Escucho en la radio a José Manuel García-Margallo. Su voz desprende un tono lúgubre. Los presentes en el estudio de Onda Cero sospechan que algo sabe del escrutinio de las elecciones al Parlamento Europeo. Suena convencido de que habrá victoria del Partido Popular, pero que estará lejos de ser rutilante. Todo el camino que queda por hacer y bla, bla, bla.
El exministro se adhiere a un discurso muy repetido en Génova desde el 23 de julio. Ese que repite que el PP está otra vez en 1993. Decepcionado por quedarse a las puertas del Gobierno, pero trabajando para que no se escape el próximo tren.
De repente, el resultado. Como la inauguración de un retrato oficial, se descorre la cortina y ahí lo tenemos, terminado, sin haber ido viendo el proceso que lo ha llevado hasta ese producto rematado. La diferencia de apenas dos escaños no termina de traducir la distancia en puntos porcentuales, que será el hilo conductor de todo el argumentario del PP parea subrayar la rotundidad de la victoria.

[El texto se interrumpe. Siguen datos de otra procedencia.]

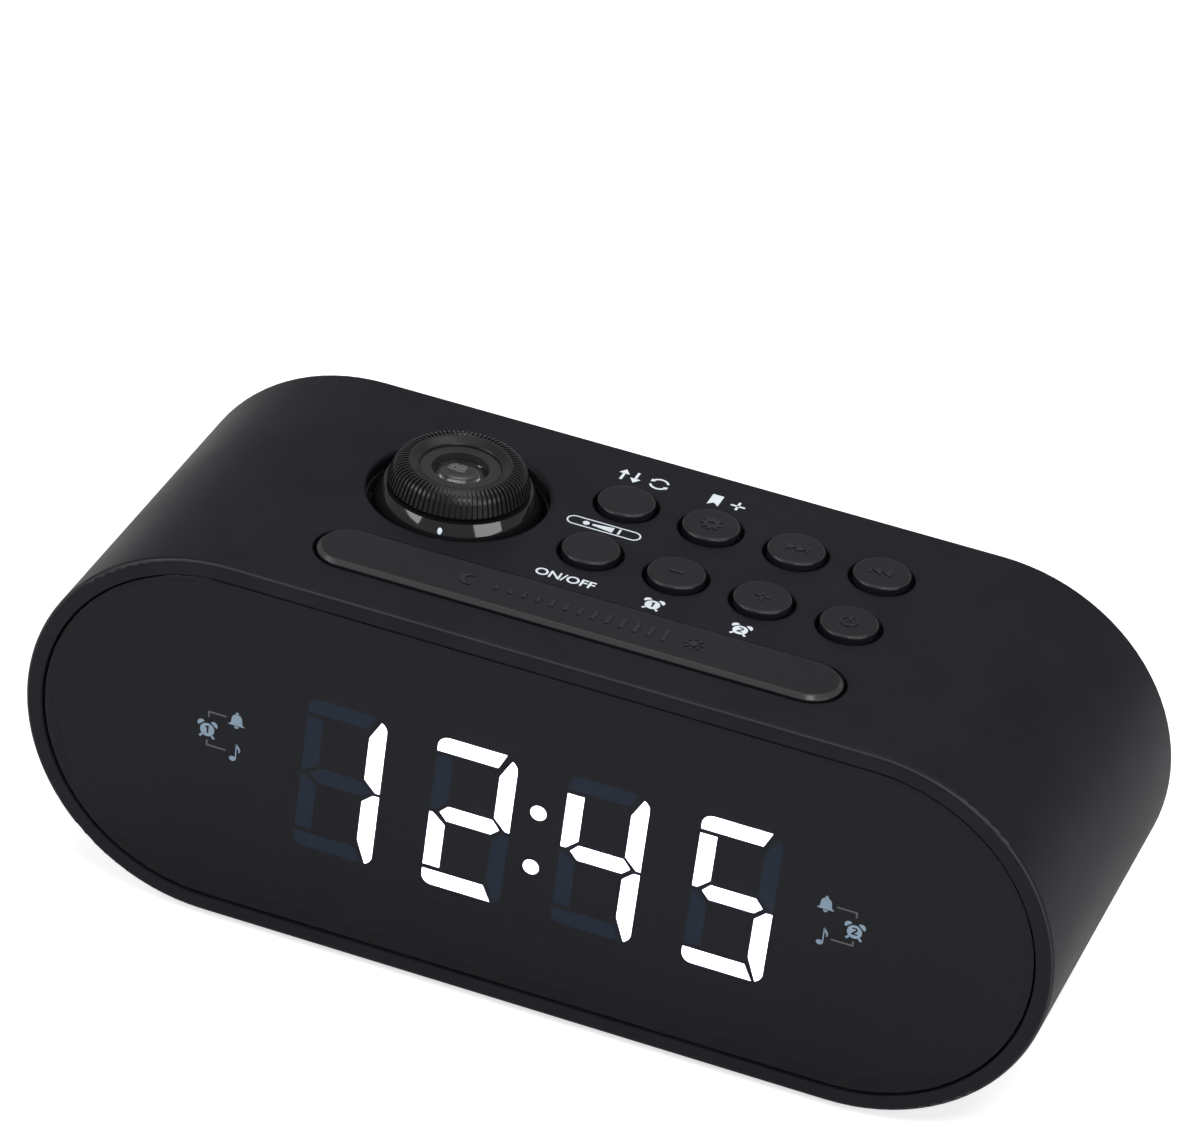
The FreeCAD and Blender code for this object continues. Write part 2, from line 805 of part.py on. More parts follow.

De ahí que el gesto para el análisis resulte complicado de definir. Se queda uno entre el escepticismo y el regusto a limón en el paladar. ¿Apunta de verdad a un fin de ciclo? La traducción a generales está llena de trampas. La participación y el ánimo del votante son sólo algunas de las más visibles.
No hay mayor fábrica de espejismos que las elecciones europeas. Si damos por bueno el paralelismo de Margallo, estos comicios serían los equivalentes a 1994.

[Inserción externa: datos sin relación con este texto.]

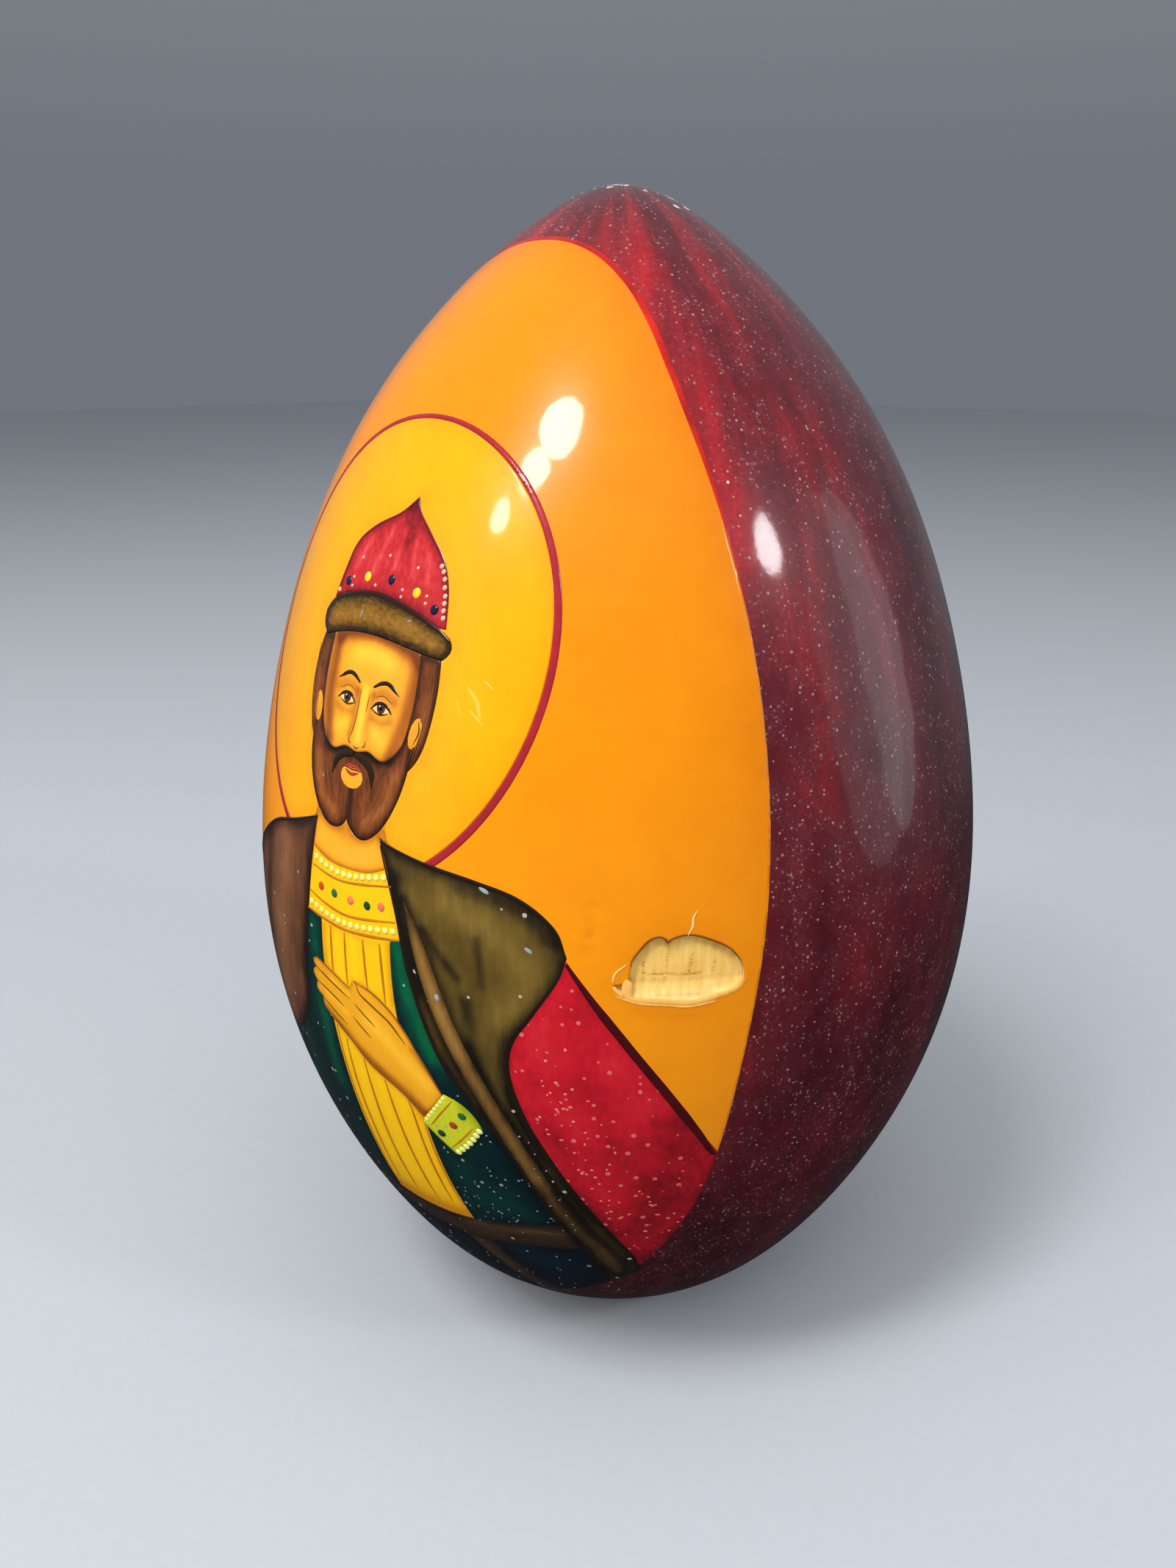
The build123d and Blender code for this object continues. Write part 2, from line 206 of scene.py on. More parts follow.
def fill(loops, spacing, seed=1, rings=(0.2, 0.45, 0.8)):
    """Points and triangles filling the loops: the loops, rings just inside them, and a loose grid."""
    dice = np.random.default_rng(seed)
    rim_points = [even_loop(loop, min(spacing, 0.45)) for loop in loops]
    extra = []
    for loop in rim_points:
        run = np.roll(loop, -1, axis=0) - np.roll(loop, 1, axis=0)
        inward = np.column_stack([-run[:, 1], run[:, 0]]) / (np.hypot(*run.T)[:, None] + 1e-9)
        for reach in rings:
            for way in (1, -1):
                candidates = loop + way * reach * inward
                candidates = candidates[inside(candidates, rim_points)]
                if len(candidates):
                    gap = np.min([distance_to(candidates, other, True) for other in rim_points], axis=0)
                    extra.append(candidates[gap > 0.9 * reach])
    low = np.min([loop.min(axis=0) for loop in rim_points], axis=0)
    high = np.max([loop.max(axis=0) for loop in rim_points], axis=0)
    rows = np.arange(low[1], high[1], spacing * 0.87)
    grid = [
        (x + (row % 2) * spacing / 2, z)
        for row, z in enumerate(rows)
        for x in np.arange(low[0], high[0], spacing)
    ]
    grid = np.array(grid) + dice.uniform(-0.18, 0.18, (len(grid), 2)) * spacing
    grid = grid[inside(grid, rim_points)]
    gap = np.min([distance_to(grid, loop, True) for loop in rim_points], axis=0)
    grid = grid[gap > max(0.5 * spacing, max(rings, default=0) + 0.3 * spacing)]
    border = np.vstack(rim_points)
    spans, first = [], 0
    for loop in rim_points:
        spans += [(first + i, first + (i + 1) % len(loop)) for i in range(len(loop))]
        first += len(loop)
    everything = np.vstack([border] + extra + [grid])
    found = delaunay_2d_cdt([Vector(p) for p in everything], spans, [], 0, 1e-5)
    flat = np.array([tuple(p) for p in found[0]])
    faces = np.array([f for f in found[2] if len(f) == 3])
    faces = faces[inside(flat[faces].mean(axis=1), rim_points)]
    used = np.unique(faces)
    place = np.full(len(flat), -1)
    place[used] = np.arange(len(used))
    flat, faces = flat[used], place[faces]
    a, b, c = flat[faces[:, 0]], flat[faces[:, 1]], flat[faces[:, 2]]
    clockwise = np.cross(b - a, c - a) < 0
    faces[clockwise] = faces[clockwise][:, ::-1]
    return flat, faces, rim_points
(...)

En aquel entonces, el PP le sacó diez puntos al PSOE. España estaba digiriendo el shock de la fuga de Roldán. Al año siguiente, el país pasó a "teñirse de azul" (disculpen el tópico periodístico) en las municipales y autonómicas.

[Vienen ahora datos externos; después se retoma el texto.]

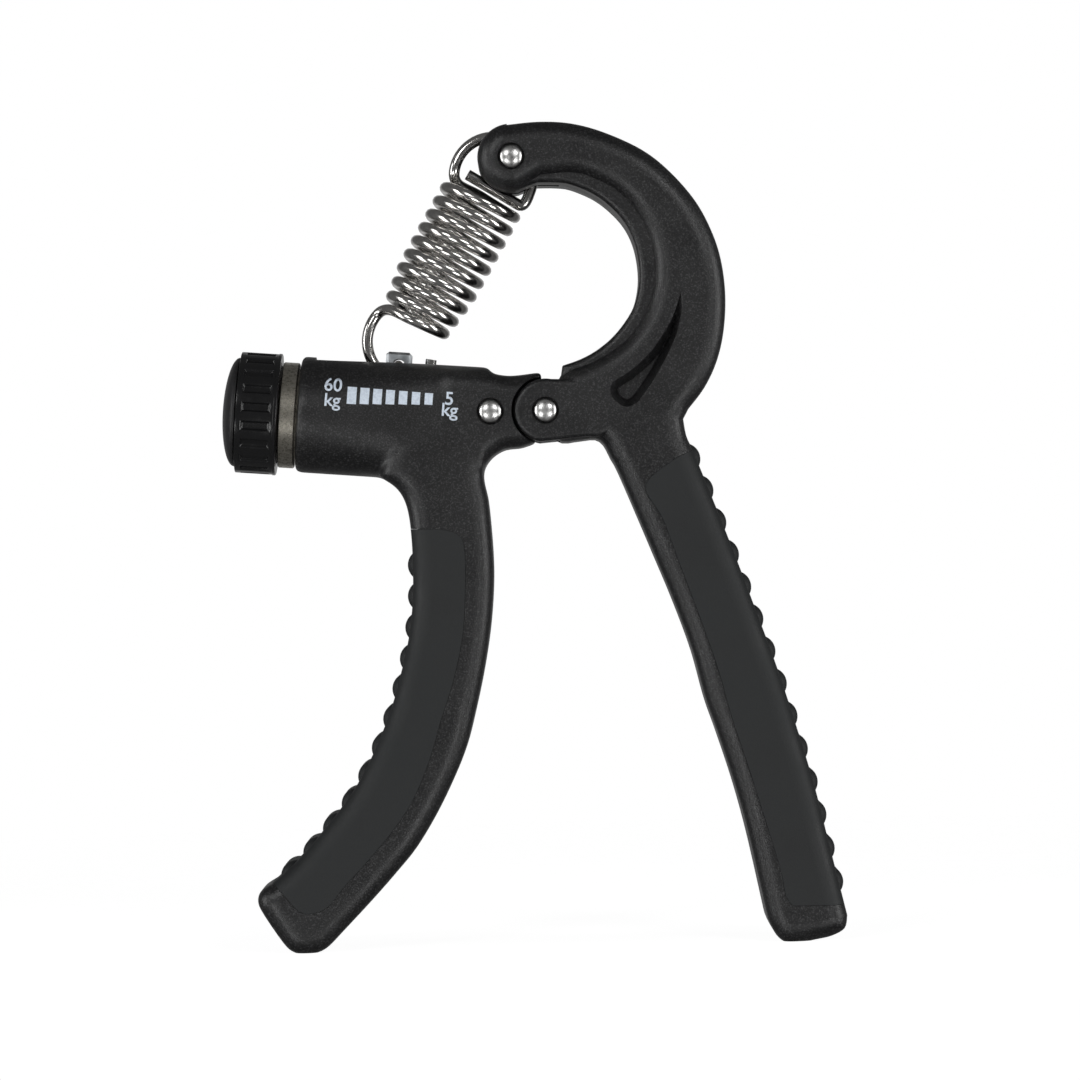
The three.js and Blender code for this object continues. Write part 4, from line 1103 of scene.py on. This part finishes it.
bar_count = 7
bar_first, bar_pitch = 9.15 * MM, 2.46 * MM
bar_wide, bar_narrow = 1.78 * MM, 1.55 * MM
bar_feet = (2.65 * MM, 3.43 * MM)
bar_heads = (5.93 * MM, 5.64 * MM)
print_front = -16 * MM
ink_lift = 0.02 * MM
ink_thick = 0.03 * MM
letter_size = 3.5 * MM
letter_swell = 0.05 * MM
LETTERS = [("60", 6.35 * MM, 4.95 * MM), ("kg", 6.38 * MM, 2.05 * MM),
           ("5", 28.6 * MM, 3.68 * MM), ("kg", 28.76 * MM, 1.55 * MM)]


def on_skin(piece, skin):
    """Cuts a flat print into strips, lays it on the skin and gives it the ink's thickness."""
    mesh = bmesh.new()
    mesh.from_mesh(piece.data)
    low = min(vertex.co.z for vertex in mesh.verts)
    high = max(vertex.co.z for vertex in mesh.verts)
    strip = 0.3 * MM
    for i in range(1, int((high - low) / strip) + 1):
        bmesh.ops.bisect_plane(mesh, geom=mesh.verts[:] + mesh.edges[:] + mesh.faces[:],
                               plane_co=(0, 0, low + i * strip), plane_no=(0, 0, 1))
    mesh.to_mesh(piece.data)
    mesh.free()
    put(piece, BARREL)
    worked(piece, "SHRINKWRAP", target=skin, wrap_method="PROJECT", use_project_x=False,
           use_project_y=True, use_project_z=False, use_positive_direction=True,
           use_negative_direction=False)
    put(piece, Matrix.Translation((0, -ink_lift, 0)))
    worked(piece, "SOLIDIFY", thickness=ink_thick, offset=1.0)


def scale_print(skin):
    parts = []
    for i in range(bar_count):
        share = i / (bar_count - 1)
        left = bar_first + i * bar_pitch
        right = left + bar_wide + (bar_narrow - bar_wide) * share
        foot = bar_feet[0] + (bar_feet[1] - bar_feet[0]) * share
        head = bar_heads[0] + (bar_heads[1] - bar_heads[0]) * share
        data = bpy.data.meshes.new("bar")
        corners = [(left, foot), (right, foot), (right, head), (left, head)]
        data.from_pydata([(u, print_front, w) for u, w in corners], [], [(0, 1, 2, 3)])
        bar = bpy.data.objects.new("bar", data)
        bpy.context.scene.collection.objects.link(bar)
        parts.append(bar)
    for text, u, w in LETTERS:
        data = bpy.data.curves.new("figure", "FONT")
        data.body = text
        data.size = letter_size
        data.align_x = "CENTER"
        data.offset = letter_swell
        figure = bpy.data.objects.new("figure", data)
        bpy.context.scene.collection.objects.link(figure)
        only(figure)
        bpy.ops.object.convert(target="MESH")
        figure = bpy.context.object
        put(figure, Matrix.Translation((u, print_front, w)) @ Matrix.Rotation(math.pi / 2, 4, "X"))
        parts.append(figure)
    for part in parts:
        on_skin(part, skin)
    bpy.ops.object.select_all(action="DESELECT")
    for part in parts:
        part.select_set(True)
    bpy.context.view_layer.objects.active = parts[0]
    bpy.ops.object.join()
    parts[0].name = "scale_print"
    finished(parts[0], "fixed_handle", ink, "white_nylon")


# Nodes whose CAD shape stays

CAD_FINISHES = {
    "liner_end_plug": zinc, "end_bush": nylon, "thrust_washer": steel, "hinge_bush": steel,
    "hinge_washer_front": steel, "hinge_washer_rear": steel, "spring_spool": steel, "knob_screw": steel,
    "screw_clip": steel, "anchor_pin": steel, "anchor_bush": steel,
}


def finish_nodes():
    for name, material in CAD_FINISHES.items():
        node = frame["nodes"][name]
        node.data.materials.clear()
        node.data.materials.append(material)


# Stage: floor, lights, white surroundings and camera

camera_from_hinge = (-1.03 * MM, -24.68 * MM)
camera_distance = 957 * MM
frame_width = 205.2 * MM
floor_radius = 0.5
floor_glow = 0.76
floor_glow_strength = 1.25
light_size = 0.30
light_watts = 2.1
side_size = (0.25, 0.7)
side_watts = 2.6
# Places of the lights from the middle of the view, in metres: across, towards the back, up
light_across = (-0.5, 0.5)
light_front = -0.85
light_up = (0.48, -0.40)
side_across = (-0.85, 0.85)
side_place = (-0.22, 0.05)
room_dim, room_white, room_fill = 0.10, 0.5, 0.06


def stage():
    bpy.ops.object.select_all(action="DESELECT")
    bpy.ops.mesh.primitive_circle_add(vertices=96, radius=floor_radius, fill_type="NGON")
    floor = bpy.context.object
    floor.name = "floor"
    floor.visible_glossy = False
    floor.visible_shadow = False
    # Matt white card, lit through for the camera, that fades out where the white surroundings start
    material, tree, shader, place = surface("white_card", Roughness=0.9, Base_Color=linear("#f2f2f2"))
    viewed = add(tree, "ShaderNodeMath", {
        0: add(tree, "ShaderNodeLightPath").outputs["Is Camera Ray"], 1: floor_glow,
    }, operation="MULTIPLY").outputs["Value"]
    glow = add(tree, "ShaderNodeEmission", {"Strength": floor_glow_strength}).outputs["Emission"]
    card = add(tree, "ShaderNodeMixShader", {0: viewed, 1: shader.outputs["BSDF"], 2: glow})
    away = add(tree, "ShaderNodeVectorMath", {0: place}, operation="LENGTH").outputs["Value"]
    shown = span(tree, away, 1.0, 0.0, 0.12, 0.42)
    clear = add(tree, "ShaderNodeBsdfTransparent").outputs["BSDF"]
    mixed = add(tree, "ShaderNodeMixShader", {0: shown, 1: clear, 2: card.outputs["Shader"]})
    tree.links.new(mixed.outputs["Shader"], tree.nodes["Material Output"].inputs["Surface"])
    floor.data.materials.append(material)

    aim = HAND @ Vector((0, 0, camera_from_hinge[1]))
    corners = [(x, light_front, z, light_size, light_size, light_watts)
               for x in light_across for z in light_up]
    sides = [(x, *side_place, *side_size, side_watts) for x in side_across]
    for x, y, z, width, height, watts in corners + sides:
        data = bpy.data.lights.new("soft_box", "AREA")
        data.shape, data.size, data.size_y = "RECTANGLE", width, height
        data.energy = watts
        light = bpy.data.objects.new("soft_box", data)
        light.location = aim + Vector((x, y, z))
        light.rotation_euler = (aim - light.location).to_track_quat("-Z", "Y").to_euler()
        bpy.context.scene.collection.objects.link(light)

    world = bpy.data.worlds.new("white_surroundings")
    bpy.context.scene.world = world
    world.use_nodes = True
    tree = world.node_tree
    background = tree.nodes["Background"]
    rays = add(tree, "ShaderNodeLightPath")
    seen = add(tree, "ShaderNodeMath", {
        0: rays.outputs["Is Camera Ray"], 1: rays.outputs["Is Transmission Ray"],
    }, operation="MAXIMUM").outputs["Value"]
    way = add(tree, "ShaderNodeSeparateXYZ", {"Vector": add(tree, "ShaderNodeTexCoord").outputs["Generated"]})
    # White only straight behind the object, and dim all round, as in a studio
    room = span(tree, way.outputs["Y"], room_dim, room_white, 0.8, 1.0)
    mirrored = add(tree, "ShaderNodeMath", {0: rays.outputs["Is Glossy Ray"], 1: room},
                   operation="MULTIPLY").outputs["Value"]
    base = add(tree, "ShaderNodeMath", {0: mirrored, 1: room_fill}, operation="MAXIMUM").outputs["Value"]
    glossy = add(tree, "ShaderNodeMix", {
        0: rays.outputs["Is Glossy Ray"], 2: base, 3: mirrored,
    }, data_type="FLOAT").outputs[0]
    strength = add(tree, "ShaderNodeMath", {0: glossy, 1: seen}, operation="MAXIMUM").outputs["Value"]
    tree.links.new(strength, background.inputs["Strength"])
    background.inputs["Color"].default_value = (1, 1, 1, 1)

    data = bpy.data.cameras.new("camera")
    data.sensor_width = 36
    data.lens = data.sensor_width * camera_distance / frame_width
    data.clip_start, data.clip_end = 0.05, 20
    camera = bpy.data.objects.new("camera", data)
    spot = Vector((camera_from_hinge[0], -camera_distance - half_width, camera_from_hinge[1]))
    camera.matrix_world = HAND @ Matrix.Translation(spot) @ Matrix.Rotation(math.pi / 2, 4, "X")
    bpy.context.scene.collection.objects.link(camera)
    bpy.context.scene.camera = camera
    bpy.context.scene.view_settings.view_transform = "Standard"


stage()
lever_pieces()
handle = fixed_pieces()
rivet("hinge_rivet_domed", hinge_shank, 0, 0, "hinge_core", "hinge_rivet")
rivet("liner_rivet_domed", liner_shank, *liner_rivet_spot, "fixed_handle", "liner_rivet")
rivet("spring_rivet_domed", eye_shank, eye_in_hand.x, eye_in_hand.z, "lever", "spring_rivet")
spring()
knob_ring()
knob_cap()
lead_screw()
liner()
carriage()
scale_print(handle)
finish_nodes()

En las generales de 1996, la distancia entre Aznar y Felipe fue de sólo un punto. El PP no podría gobernar hoy con la misma composición del Congreso que hace 28 años le hizo llegar a Moncloa por primera vez (cuando la brecha europea se redujo a cinco puntos en 1999, el PSOE pensó realmente que el regreso al poder era posible pese a venir del quilombo de Almunia y Borrell).
El mapa político de 2024 imposibilita repetir un reparto de porcentajes como el de treinta años antes. Sumemos la disparidad de panoramas entre europeas y generales antes descrita. El resultado es un batiburrillo del que sólo podrán sacar conclusiones provechosas los lápices más afilados del estuche.
Nunca el duelo entre el PSOE y el PP resultó tan desigual. Para conseguir el mismo objetivo (Gobierno de España) el primero apenas necesita perder por poco y el segundo no puede bajar de la goleada.
En Génova y en sus terminales no terminan de entender ese paradigma. De ahí que se siga razonando bajo criterios que con Pedro Sánchez resultan irrelevantes.
Que no va a poder gobernar dado el estado de sus socios de investidura porque la aprobación de los Presupuestos (¡fundamentales!) es una tarea quimérica. Como si no lo conociéramos. Convencería a los suyos de prorrogar los de 1988 si lo estimase preciso.
Por lo pronto, el resultado le permite profundizar en la matraca de las matrioskas. Y mucho nos tememos que para él es suficiente.
Entendemos que, como conclusión a un texto de opinión, es ciertamente poco sexi. Pero no nos sale otra cosa que inclinarnos por la tesis de que todo sigue más o menos igual.
Bueno, una cosa sí cambia. Terminó la maratón electoral. Salvo giro de guion por desgracia indescartable, aquí no hay más urnas a la vista que las de Castilla y León en 2026. De modo que los partidos van a poder poner al fin las luces largas. Leer la situación con calma y desarrollar estrategias más allá del cortísimo plazo.
Salir de 1993 para situarse, al fin, en 2024.